December 17, 2008

Sounds of the Season


My boyfriend prefers not to listen to Christmas music before Christmas Eve; he thinks that songs about Christmas should be reserved for Christmas proper. But, I cannot help myself. I love the carols, the canticles, even electronic jazz piano versions of classic favorites. This music is our common holiday language. How many songs (beyond such bar favorites as “I Will Survive” or “Livin’ on a Prayer”) do so many people know by heart and are willing to sing loudly and without self-consciousness in a room full of people?

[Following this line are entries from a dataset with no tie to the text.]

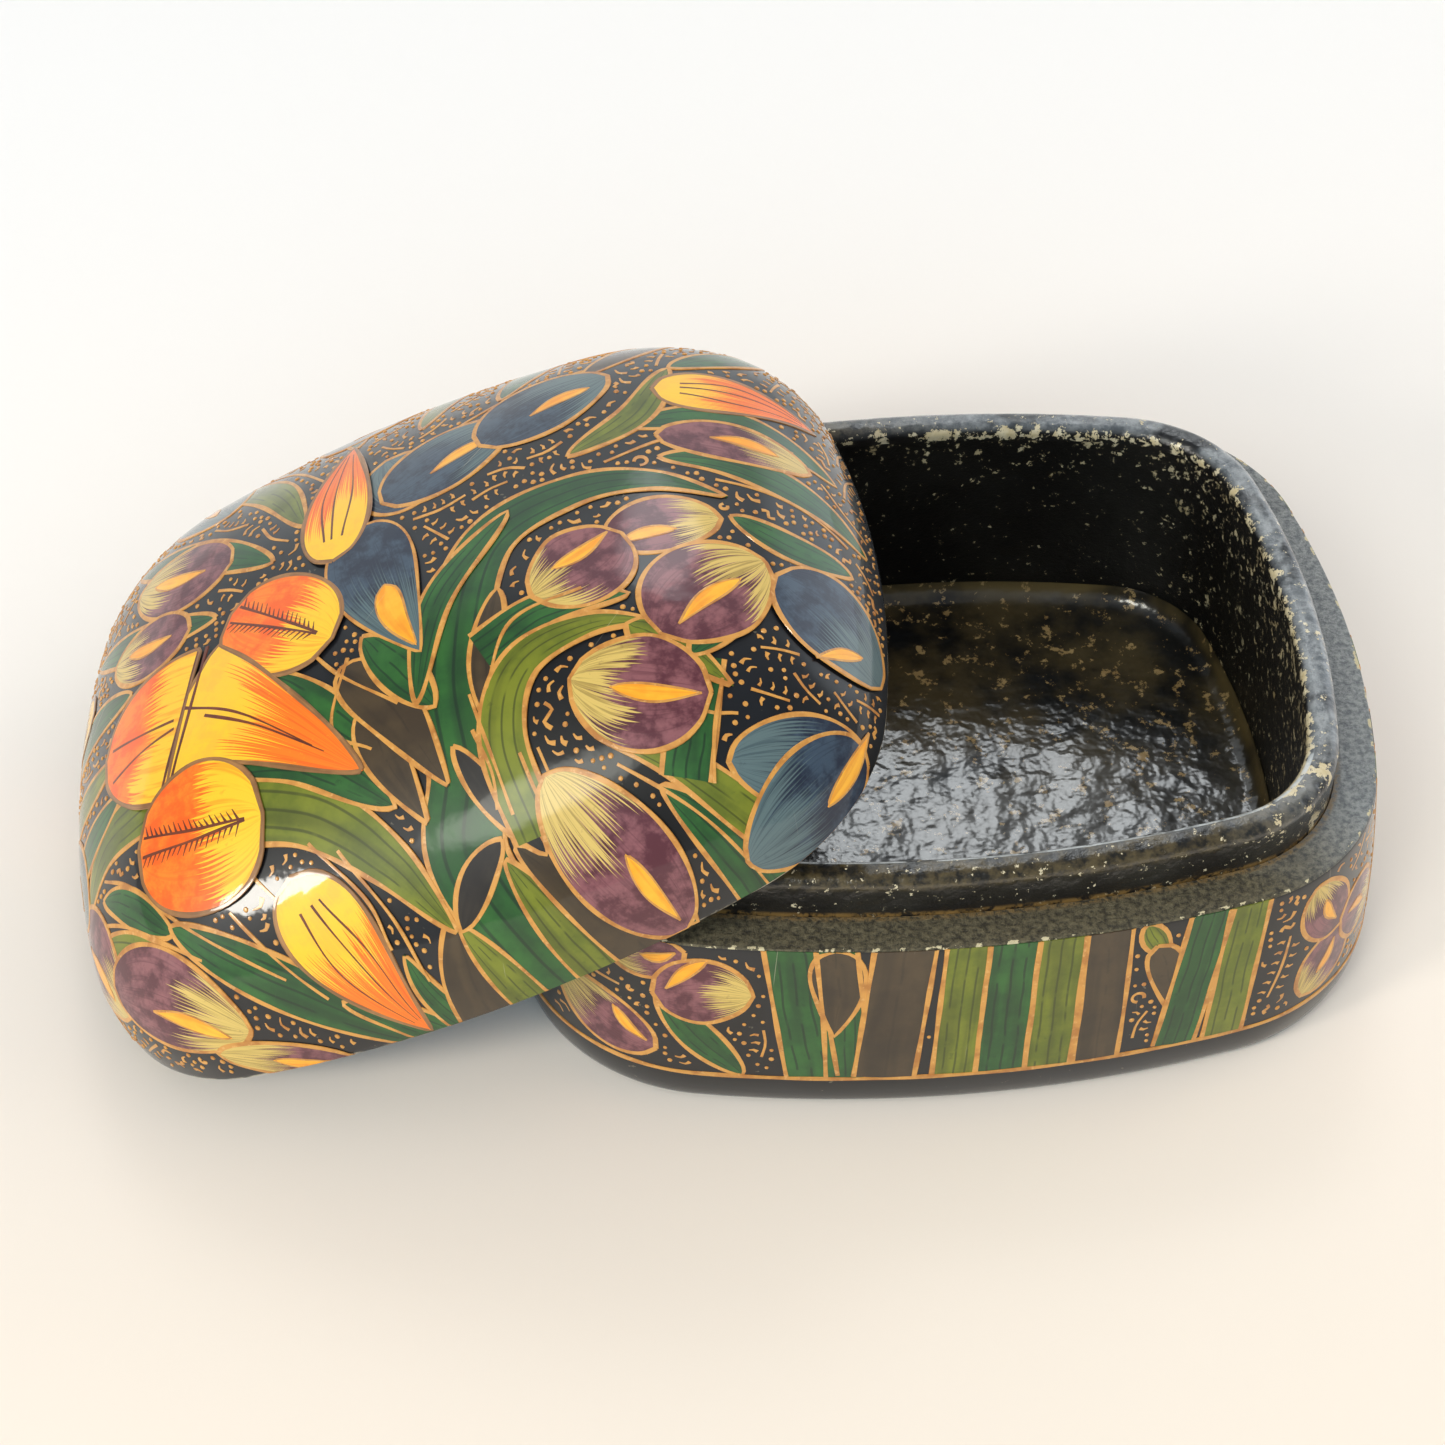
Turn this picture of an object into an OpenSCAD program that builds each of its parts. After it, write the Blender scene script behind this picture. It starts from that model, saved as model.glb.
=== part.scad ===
/* [Overall size] */
// Length of the plan where the lid meets the base
box_len = 100; // [84:1:150]
// Width of the plan where the lid meets the base
box_w = 85.4; // [72:0.2:124]
// Height of the base, from the foot to the sawn ledge
base_h = 25.5; // [20:0.5:34]
// Height of the lid's dome, from its rim to its crown
dome_h = 28.2; // [20:0.2:45]

/* [Plan outline] */
// Corner radius of the plan
corner_r = 22; // [16:0.5:26]
// How far the long sides bow outwards
side_bow = 2.7; // [1:0.1:4.5]
// How far the short ends bow outwards
end_bow = 1.9; // [0.8:0.1:3.5]

/* [Profile] */
// Squareness of the dome: 2 is a plain ellipse, more is puffier
dome_power = 2.25; // [2:0.05:3]
// How far the base swells outwards below its ledge
base_swell = 1.5; // [0.2:0.1:2.4]
// Height of the swell's widest line above the foot
swell_z = 5; // [4:0.5:12]
// How far the foot turns in under the swell
foot_in = 1.5; // [0.5:0.1:3]

/* [Walls and joint] */
// Width of the sawn ledge, which is the wall of the base shell
ledge_w = 5; // [4:0.1:6]
// Thickness of the moulded floor of the base shell
floor_t = 2; // [1.5:0.1:4]
// Thickness of the strip that lines the base and rises as a collar
collar_t = 3.7; // [2.5:0.1:5]
// How far the collar rises above the ledge
collar_rise = 5.6; // [3:0.1:8]
// Radius of the collar's worn outer top edge
collar_edge_r = 1.4; // [0.5:0.1:2.2]
// Thickness of the paper sheet glued on the floor
sheet_t = 1; // [0.6:0.1:2]
// Radius of the sheet's turned-up edge against the lining
sheet_fillet = 2.4; // [1:0.1:4]
// Gap all round between the closed lid and the collar
lid_play = 0.5; // [0.3:0.05:1]

/* [Resting lid] */
// Tilt of the lid as it leans on the base
lean = 24; // [19:0.5:30]
// How far the leaning lid sits towards the back
lid_aside = 0.6; // [0:0.1:2]
// Gap left under the leaning lid where it touches
rest_gap = 0.2; // [0.1:0.05:0.6]

/* [Hidden] */

// Steps along an end, round a corner and along a long side, in a quarter of the plan
end_steps = 3;
corner_steps = 10;
side_steps = 4;
// Rings up the outside and the inside of the dome
dome_rings = 12;
hollow_rings = 8;
// The dome is closed by a small cap at this share of its arc
cap_share = 0.95;
// Rings up the base's outer wall, above and below its widest line
upper_rings = 5;
lower_rings = 5;
// Steps in a small rounding or fillet
fillet_steps = 4;

half_len = box_len / 2;
half_w = box_w / 2;
lid_wall = ledge_w - lid_play;
lining_off = ledge_w;
hollow_off = ledge_w + collar_t;
collar_top = base_h + collar_rise;
sheet_top = floor_t + sheet_t;

// Centre of a corner's arc, and the radii of the bowed sides before rounding
corner_x = half_len - corner_r - end_bow;
corner_y = half_w - corner_r - side_bow;
side_r = (corner_x * corner_x + side_bow * side_bow) / (2 * side_bow);
end_r = (corner_y * corner_y + end_bow * end_bow) / (2 * end_bow);
side_turn = asin(corner_x / side_r);
end_turn = asin(corner_y / end_r);
side_centre_y = half_w - corner_r - side_r;
end_centre_x = half_len - corner_r - end_r;

// A point of the first quarter of the plan, moved in by off along its own normal
function end_point(a, off) =
    let (r = end_r + corner_r - off) [end_centre_x + r * cos(a), r * sin(a)];
function corner_point(a, off) =
    let (r = corner_r - off) [corner_x + r * cos(a), corner_y + r * sin(a)];
function side_point(a, off) =
    let (r = side_r + corner_r - off) [r * cos(a), side_centre_y + r * sin(a)];

// The first quarter of the plan, from the middle of an end to the middle of a side
function quarter(off) = concat(
    [for (i = [0 : end_steps - 1]) end_point(end_turn * i / end_steps, off)],
    [for (i = [0 : corner_steps - 1])
        corner_point(end_turn + (90 - end_turn - side_turn) * i / corner_steps, off)],
    [for (i = [0 : side_steps]) side_point(90 - side_turn * (1 - i / side_steps), off)]);

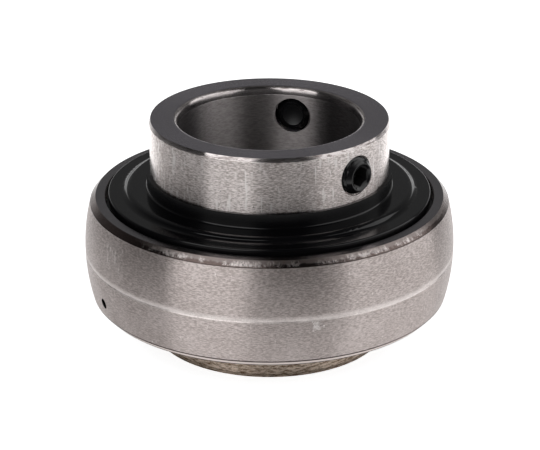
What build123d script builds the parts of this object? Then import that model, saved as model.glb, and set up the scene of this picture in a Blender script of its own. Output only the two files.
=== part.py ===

There are many fantastic songs of the season, secular and religious, and my favorites are the ones that are thick with theology (especially in their rarely sung third or fourth verses): The First Noel; The Holy and the Ivy; Lo! How a Rose E’er Blooming; Joy to the World. Sometimes these songs carry an instructive air; they tell us what we believe. Other times they are solemn and devotional, allowing for us to retreat inside ourselves and examine our own notions of what it means that God was born human. This music to me is a method of meditation, a reminder of the constant presence of something, of a faith in a miraculous, wonderful, and downright unbelievable event. The music takes us there. It takes us to the annunciation, to the manger, to epiphany and the coming of the wise men. The best songs even take us into the hearts of the kings, the shepherds, the angels, the holy family.

J. Chris Moore, in a gorgeous choral arrangement of Four Canticles for Christmas reminds us of the humble and glorious first moments of the Christ child’s life. Listening to the fourth canticle, “The Worlds Rejoice”, I am left speechless by its precise and reverential description of the wonder of the birth:

The night softly envelops her as she sits quietly.
Angels whisper their delight. The leaves create a lullaby.
The earth holds her breath.
A child.
Peace has come to a troubled place.
And the worlds rejoice.

Music is a kind of poetry, able to capture in the harmonious combination of words and notes what cannot be captured by words alone. And perhaps these songs are not the most historically accurate; perhaps they often represent older theological ideas or take literary license with biblical passages. But they are a holiday ritual, and singing them is a type of homage paid to the wonderful, to the miraculous, to the mysterious.

Rebecca Curtin is dreaming of a warm Christmas, and can’t wait to hop a flight from Boston to spend the holidays with her family in San Diego. Her Christmas music playlist is already programmed on her iPod for the long plane ride.